**Information shown**
>> begin

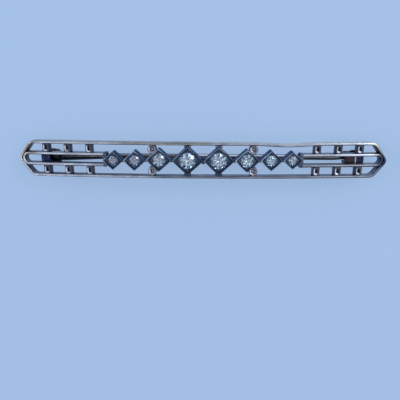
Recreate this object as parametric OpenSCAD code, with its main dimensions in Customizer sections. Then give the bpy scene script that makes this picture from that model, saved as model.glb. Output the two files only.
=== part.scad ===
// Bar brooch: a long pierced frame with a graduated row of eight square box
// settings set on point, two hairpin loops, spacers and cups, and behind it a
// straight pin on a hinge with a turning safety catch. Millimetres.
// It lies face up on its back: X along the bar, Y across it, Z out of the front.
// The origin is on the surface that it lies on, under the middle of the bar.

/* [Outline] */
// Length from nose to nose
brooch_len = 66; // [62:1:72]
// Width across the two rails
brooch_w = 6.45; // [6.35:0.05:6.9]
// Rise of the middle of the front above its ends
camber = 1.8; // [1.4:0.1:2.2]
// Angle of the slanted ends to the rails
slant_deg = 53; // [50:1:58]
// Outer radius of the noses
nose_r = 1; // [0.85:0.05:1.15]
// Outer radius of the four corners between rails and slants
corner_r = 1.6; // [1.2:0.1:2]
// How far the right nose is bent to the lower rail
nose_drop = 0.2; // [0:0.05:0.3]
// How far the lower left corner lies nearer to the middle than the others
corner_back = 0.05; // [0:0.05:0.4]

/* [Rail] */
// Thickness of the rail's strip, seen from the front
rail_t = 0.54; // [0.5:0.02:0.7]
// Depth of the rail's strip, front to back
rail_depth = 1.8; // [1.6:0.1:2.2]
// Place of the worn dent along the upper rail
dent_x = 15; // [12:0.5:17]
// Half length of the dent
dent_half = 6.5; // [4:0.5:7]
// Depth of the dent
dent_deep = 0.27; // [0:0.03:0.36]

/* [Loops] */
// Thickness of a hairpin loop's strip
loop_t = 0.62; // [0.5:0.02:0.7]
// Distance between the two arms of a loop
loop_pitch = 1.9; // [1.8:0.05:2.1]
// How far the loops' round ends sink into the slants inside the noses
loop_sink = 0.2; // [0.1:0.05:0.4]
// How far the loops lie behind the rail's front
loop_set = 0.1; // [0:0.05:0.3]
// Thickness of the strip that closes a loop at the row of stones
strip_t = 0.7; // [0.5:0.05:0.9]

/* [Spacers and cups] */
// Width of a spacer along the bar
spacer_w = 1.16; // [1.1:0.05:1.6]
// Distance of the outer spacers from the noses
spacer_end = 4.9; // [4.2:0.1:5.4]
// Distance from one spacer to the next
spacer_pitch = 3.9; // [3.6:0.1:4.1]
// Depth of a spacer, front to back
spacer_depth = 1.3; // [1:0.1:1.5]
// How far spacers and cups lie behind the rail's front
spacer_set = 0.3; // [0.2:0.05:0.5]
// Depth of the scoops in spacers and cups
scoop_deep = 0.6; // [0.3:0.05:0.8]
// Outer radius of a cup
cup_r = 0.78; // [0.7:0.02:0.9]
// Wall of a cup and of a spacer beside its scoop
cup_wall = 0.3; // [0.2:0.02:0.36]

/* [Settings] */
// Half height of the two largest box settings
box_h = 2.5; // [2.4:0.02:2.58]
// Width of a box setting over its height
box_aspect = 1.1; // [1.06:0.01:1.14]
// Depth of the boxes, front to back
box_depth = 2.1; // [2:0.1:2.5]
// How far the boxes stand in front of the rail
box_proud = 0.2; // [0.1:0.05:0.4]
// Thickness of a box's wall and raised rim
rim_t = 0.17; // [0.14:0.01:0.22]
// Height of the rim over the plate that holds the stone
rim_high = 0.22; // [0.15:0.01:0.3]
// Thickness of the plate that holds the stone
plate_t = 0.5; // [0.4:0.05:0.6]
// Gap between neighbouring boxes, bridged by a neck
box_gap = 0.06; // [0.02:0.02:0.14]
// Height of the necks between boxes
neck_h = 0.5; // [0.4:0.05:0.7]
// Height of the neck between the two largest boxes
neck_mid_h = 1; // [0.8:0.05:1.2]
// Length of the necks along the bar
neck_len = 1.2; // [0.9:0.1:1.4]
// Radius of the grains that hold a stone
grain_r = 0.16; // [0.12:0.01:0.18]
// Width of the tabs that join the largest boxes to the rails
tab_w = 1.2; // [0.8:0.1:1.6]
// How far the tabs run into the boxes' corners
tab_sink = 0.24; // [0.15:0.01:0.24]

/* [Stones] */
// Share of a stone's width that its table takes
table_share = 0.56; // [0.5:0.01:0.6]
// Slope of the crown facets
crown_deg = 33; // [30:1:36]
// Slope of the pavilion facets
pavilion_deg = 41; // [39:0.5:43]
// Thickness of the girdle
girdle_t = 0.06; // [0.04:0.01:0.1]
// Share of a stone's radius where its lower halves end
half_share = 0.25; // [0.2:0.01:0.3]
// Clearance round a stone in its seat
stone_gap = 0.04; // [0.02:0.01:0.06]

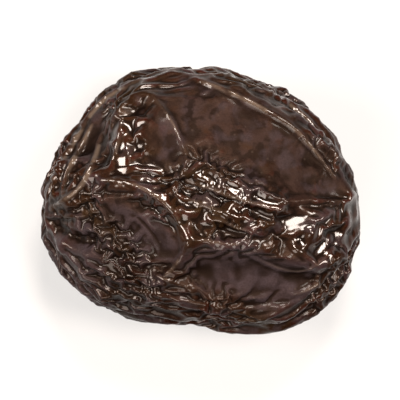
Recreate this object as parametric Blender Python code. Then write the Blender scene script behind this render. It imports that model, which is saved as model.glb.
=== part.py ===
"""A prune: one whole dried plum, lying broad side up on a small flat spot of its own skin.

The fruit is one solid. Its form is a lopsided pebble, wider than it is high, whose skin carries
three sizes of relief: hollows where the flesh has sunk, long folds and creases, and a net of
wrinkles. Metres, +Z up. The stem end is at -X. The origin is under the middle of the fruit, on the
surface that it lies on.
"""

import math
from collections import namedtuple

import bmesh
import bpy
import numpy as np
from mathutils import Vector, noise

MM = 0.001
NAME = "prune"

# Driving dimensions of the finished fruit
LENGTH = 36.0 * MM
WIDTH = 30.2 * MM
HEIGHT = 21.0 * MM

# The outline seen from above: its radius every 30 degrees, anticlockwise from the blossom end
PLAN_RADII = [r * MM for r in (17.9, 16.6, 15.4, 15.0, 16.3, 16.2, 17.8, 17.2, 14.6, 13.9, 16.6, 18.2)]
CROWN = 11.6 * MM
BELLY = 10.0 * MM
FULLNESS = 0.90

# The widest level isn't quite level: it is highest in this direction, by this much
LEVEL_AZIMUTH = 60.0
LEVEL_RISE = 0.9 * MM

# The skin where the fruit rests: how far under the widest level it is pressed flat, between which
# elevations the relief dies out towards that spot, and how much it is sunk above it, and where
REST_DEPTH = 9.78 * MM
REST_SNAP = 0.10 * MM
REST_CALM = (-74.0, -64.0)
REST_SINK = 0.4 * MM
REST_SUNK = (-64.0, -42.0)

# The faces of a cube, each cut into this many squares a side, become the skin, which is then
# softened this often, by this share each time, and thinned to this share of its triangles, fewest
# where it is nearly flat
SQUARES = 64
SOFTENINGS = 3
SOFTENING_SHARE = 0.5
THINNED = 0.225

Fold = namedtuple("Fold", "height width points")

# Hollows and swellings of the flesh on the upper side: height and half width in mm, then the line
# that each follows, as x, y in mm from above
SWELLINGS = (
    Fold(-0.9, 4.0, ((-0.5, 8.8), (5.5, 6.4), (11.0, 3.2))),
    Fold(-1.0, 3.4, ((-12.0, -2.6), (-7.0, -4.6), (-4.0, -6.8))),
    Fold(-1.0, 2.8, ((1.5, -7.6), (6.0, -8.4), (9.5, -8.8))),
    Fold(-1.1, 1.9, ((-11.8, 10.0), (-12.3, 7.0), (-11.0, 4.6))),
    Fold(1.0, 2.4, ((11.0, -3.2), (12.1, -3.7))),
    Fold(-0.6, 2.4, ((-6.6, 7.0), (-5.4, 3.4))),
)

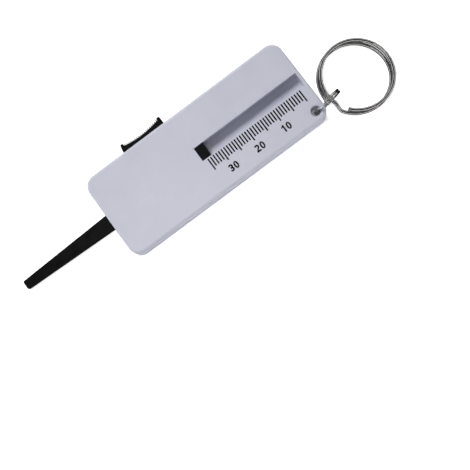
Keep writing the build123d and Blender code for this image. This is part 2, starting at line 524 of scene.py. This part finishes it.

>> end

**Exercise description**
Retype, exactly and in full, the lines above from the one containing "Recreate this object as parametric Blender" through the one containing "LEVEL_RISE = 0.9 * MM".

**Complete response**
Recreate this object as parametric Blender Python code. Then write the Blender scene script behind this render. It imports that model, which is saved as model.glb.
=== part.py ===
"""A prune: one whole dried plum, lying broad side up on a small flat spot of its own skin.

The fruit is one solid. Its form is a lopsided pebble, wider than it is high, whose skin carries
three sizes of relief: hollows where the flesh has sunk, long folds and creases, and a net of
wrinkles. Metres, +Z up. The stem end is at -X. The origin is under the middle of the fruit, on the
surface that it lies on.
"""

import math
from collections import namedtuple

import bmesh
import bpy
import numpy as np
from mathutils import Vector, noise

MM = 0.001
NAME = "prune"

# Driving dimensions of the finished fruit
LENGTH = 36.0 * MM
WIDTH = 30.2 * MM
HEIGHT = 21.0 * MM

# The outline seen from above: its radius every 30 degrees, anticlockwise from the blossom end
PLAN_RADII = [r * MM for r in (17.9, 16.6, 15.4, 15.0, 16.3, 16.2, 17.8, 17.2, 14.6, 13.9, 16.6, 18.2)]
CROWN = 11.6 * MM
BELLY = 10.0 * MM
FULLNESS = 0.90

# The widest level isn't quite level: it is highest in this direction, by this much
LEVEL_AZIMUTH = 60.0
LEVEL_RISE = 0.9 * MM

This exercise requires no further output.